Monday, October 24, 2016

Once more into the breach: Interpretation IS NOT reading (contra Hartman and Fish)

Christopher Ricks, In theory, London Review of Books, Vol. 3 No. 7 · 16 April 1981. Once he gets going Ricks starts riding one of my favorite hobbyhorses, that interpretation (aka reading) is NOT (ordinary reading). And he rides it against one of my favorite antagonists, Geoffrey Hartman:
The betraying moment comes when Hartman juxtaposes real reading with what passes for it in the real world: ‘We have talked for a long time, and unself-consciously, of the work of art; we may come to talk as naturally of the work of reading ... I would suggest that as in work generally there is something provocative of or even against nature in reading: something which develops but also spoils our (more idle) enjoyment of literature.
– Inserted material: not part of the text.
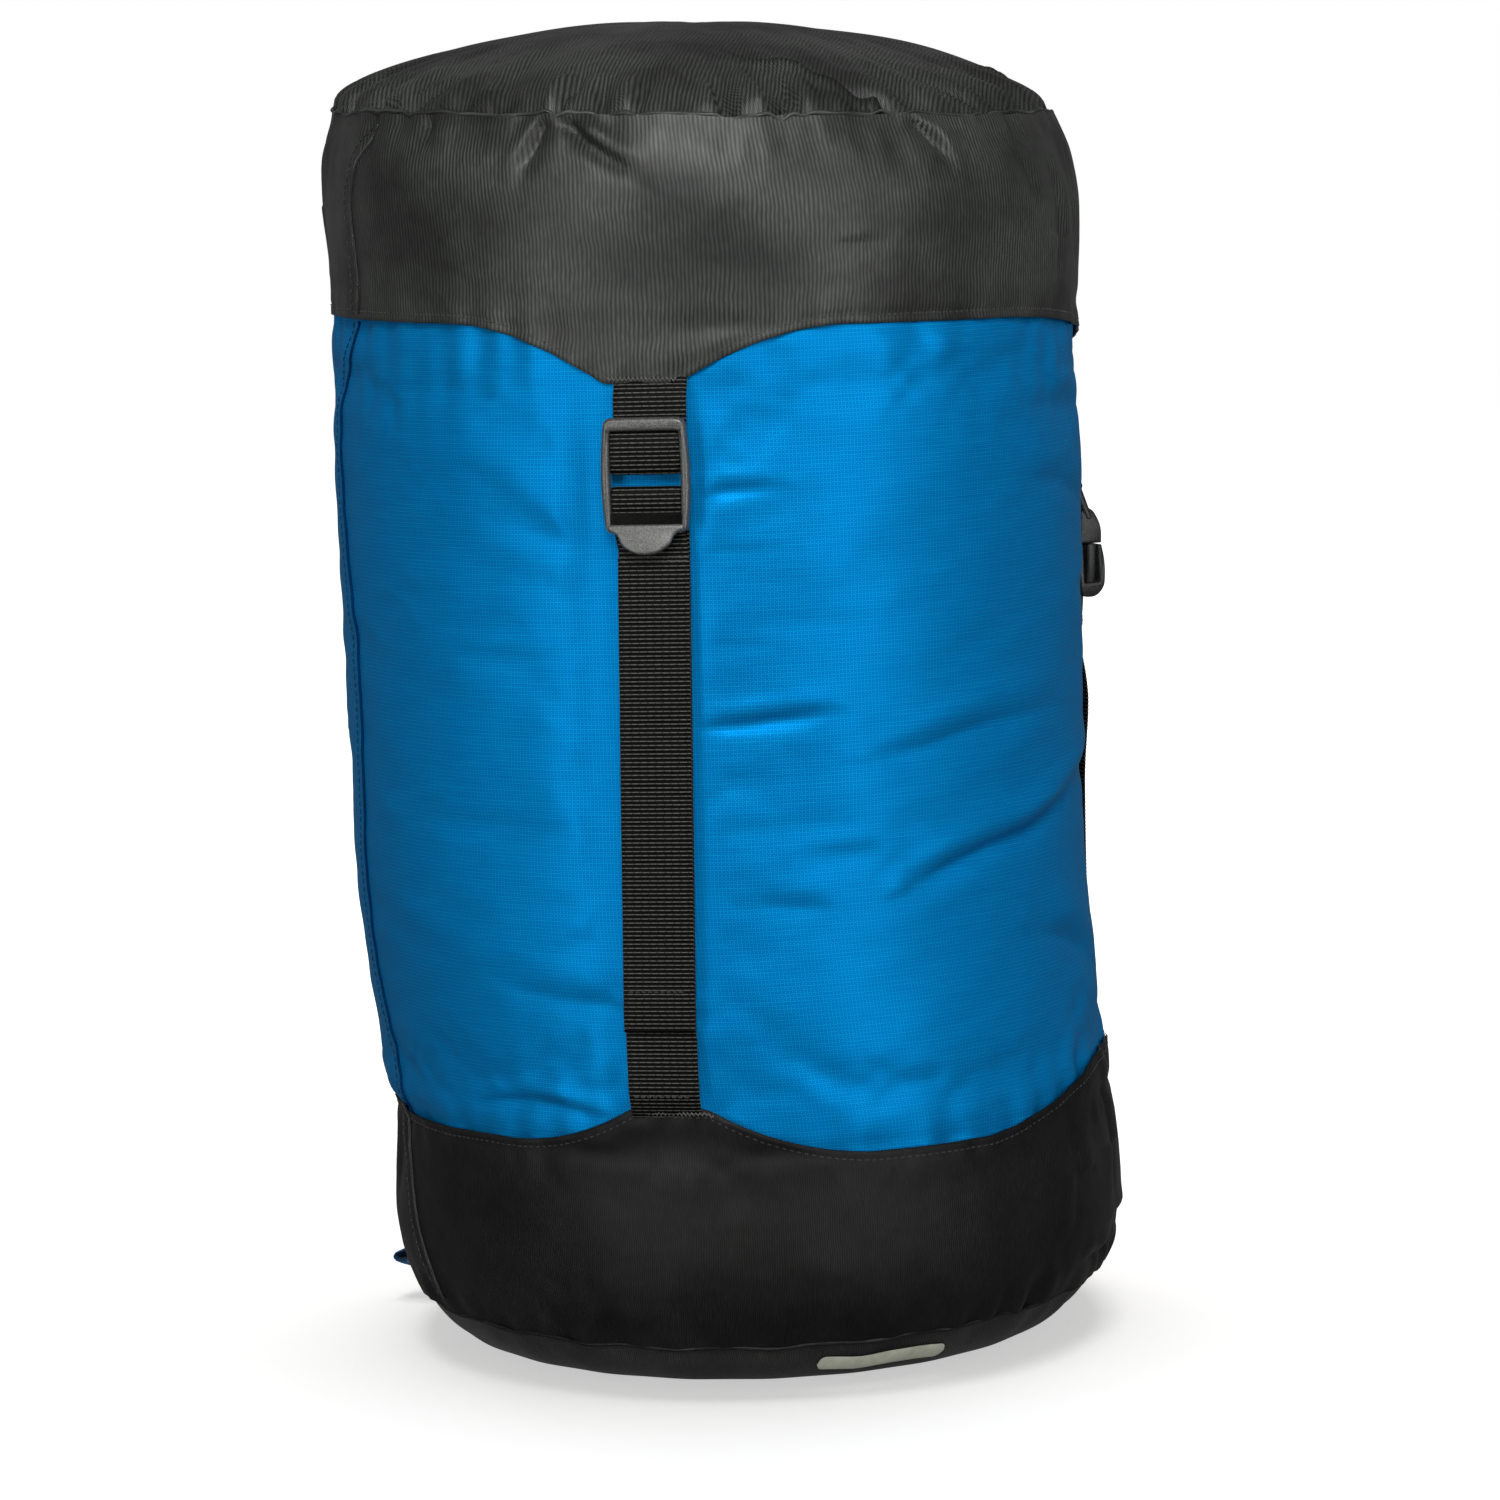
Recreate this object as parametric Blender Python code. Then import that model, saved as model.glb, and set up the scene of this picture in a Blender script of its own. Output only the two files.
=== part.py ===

Hence the tone of weariness and the famous acedia that characterise the professional reader even when he has the force to recycle his readings as writing.’ How anybody can enjoy literature, even idly, other than by reading it: this remains unattended-to (as does the sudden use of ‘unself-consciously’ in an approbatory way, happily equivalent to ‘naturally’), because what matters is the supersession of readers by professional readers. There is, naturally, nothing wrong with the admission that a critic is a professional reader: but there is something very wrong with saying that non-professional reading isn’t really reading at all, and is the ‘more idle’ ‘enjoyment of literature’. It is this double impulse – to occlude non-professional reading, and, complementarily, to occlude the fact that writing is something done by writers prior to critics – which animates not literary theory in general but the reigning usurpers.
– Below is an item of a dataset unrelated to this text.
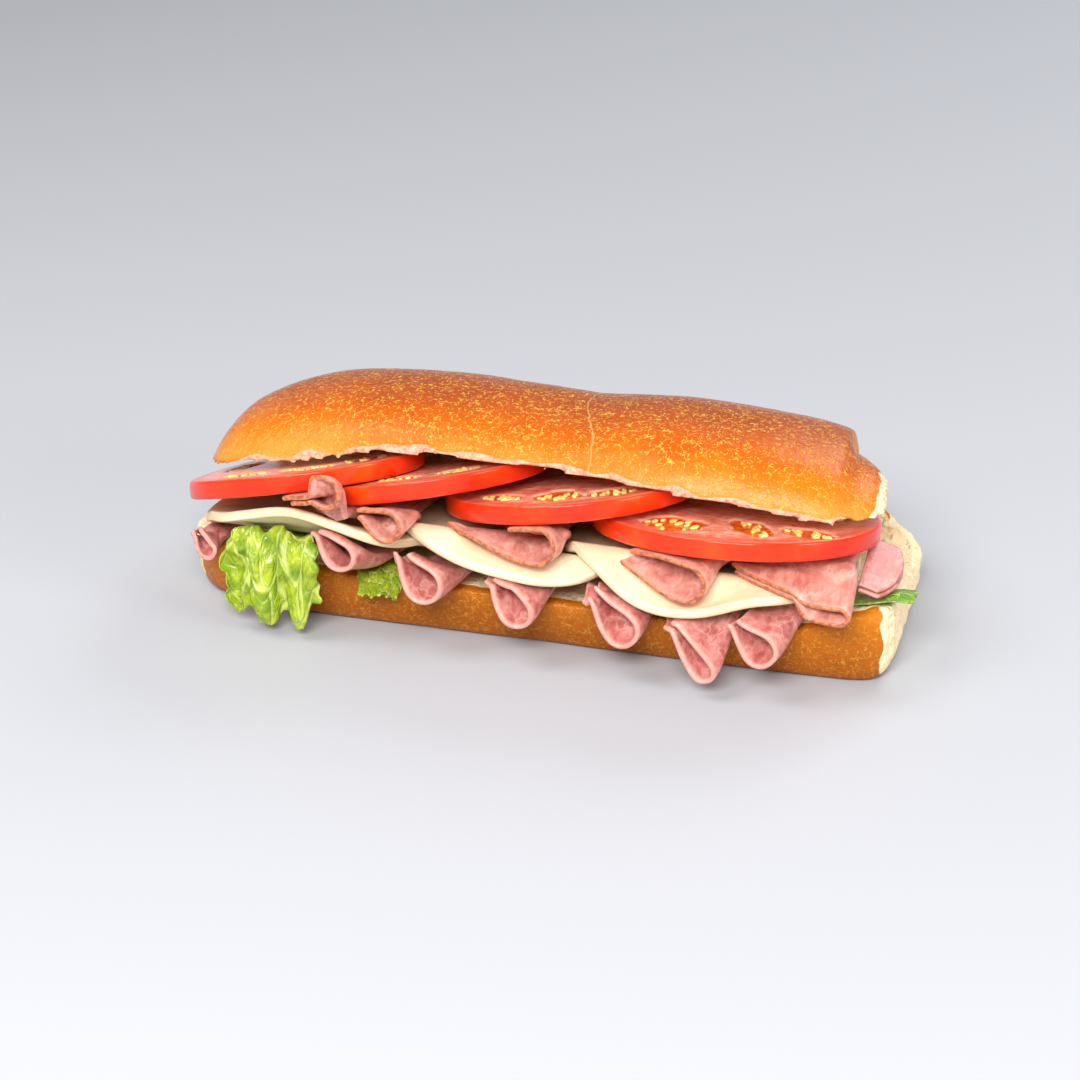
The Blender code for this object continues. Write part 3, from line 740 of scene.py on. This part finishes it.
def tomato_look():
    look = Look("tomato_flesh")
    own = look.across()
    gel = look.value("gel")
    skin = look.value("skin")
    reach = look.tree.nodes.new("ShaderNodeVectorMath")
    reach.operation = "LENGTH"
    look.put(reach.inputs[0], own)
    radius = reach.outputs["Value"]
    grain = look.noise(0.35, 4.0, 0.6)
    ray_place = look.wobbled(2.0, 0.12, own)
    streak = look.noise(9.0, 3.0, 0.6, 0.6, ray_place)
    flesh = look.ramp(look.math("MULTIPLY_ADD", streak, 0.6, look.times(grain, 0.4)), (
        (0.34, (0.90, 0.150, 0.080)), (0.50, (0.96, 0.320, 0.210)), (0.64, (0.98, 0.520, 0.380))))
    wall = look.step(radius, 0.80, 0.93)
    flesh = look.blend(look.times(wall, 0.75), flesh, (0.76, 0.085, 0.040))
    gel_colour = look.ramp(look.noise(0.5, 3.0), (
        (0.35, (0.62, 0.045, 0.003)), (0.60, (0.86, 0.190, 0.010))))
    flesh = look.blend(look.times(look.step(gel, 0.0, 0.45), 0.7), flesh, (0.97, 0.62, 0.42))
    colour = look.blend(look.step(gel, 0.45, 0.9), flesh, gel_colour)
    skin_colour = look.ramp(look.noise(0.06, 3.0), (
        (0.30, (0.62, 0.018, 0.003)), (0.55, (0.75, 0.038, 0.003)), (0.75, (0.84, 0.095, 0.004))))
    colour = look.blend(skin, colour, skin_colour)
    height = look.math("MULTIPLY_ADD", grain, 0.6, look.times(streak, 0.6))
    relief = look.bump(look.times(height, look.math("SUBTRACT", 1.0, skin)), 0.35, 0.7)
    rough = look.math("MULTIPLY_ADD", grain, 0.22, 0.10)
    look.set(base_color=colour, roughness=rough, normal=relief, subsurface_weight=0.30,
             subsurface_scale=0.004, specular_ior_level=0.32, coat_weight=0.12, coat_roughness=0.06,
             subsurface_radius=(1.0, 0.25, 0.12))
    return look


def seed_look():
    look = Look("tomato_seed")
    colour = look.ramp(look.noise(0.7, 2.0), ((0.35, (0.84, 0.42, 0.07)), (0.65, (0.95, 0.72, 0.26))))
    look.set(base_color=colour, roughness=0.18, subsurface_weight=0.15, subsurface_scale=0.002,
             coat_weight=0.5, coat_roughness=0.05)
    return look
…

And then there's the "text" and the irrepressible Mr. Fish:
The attack on not just the authority of authors but their very existence is inseparable from the attack on intention in literature. Fish is very persuasive on the inescapability of interpretation, and he shows that if you seem to meet an utterance which doesn’t have to be interpreted, that is because you have interpreted it already. But it is a fundamental objection to the extreme of hermeneuticism today that, in its adept slighting of authorial intention, it leaves itself no way of establishing the text of a text. To put it gracelessly like this is to bring out that some of the convenience of the word ‘text’ for the current theorists is its preemptive strike against the word ‘text’ as involving the establishing of the words of a text and their emending if need be. For on Fish’s principles, need could never be. There are no facts independent of interpretation: moreover every interpretative strategy can make – cannot but make – perfect sense, according to its lights, of every detail of every text.

To put it at its simplest, Fish’s theory has no way of dealing with misprints.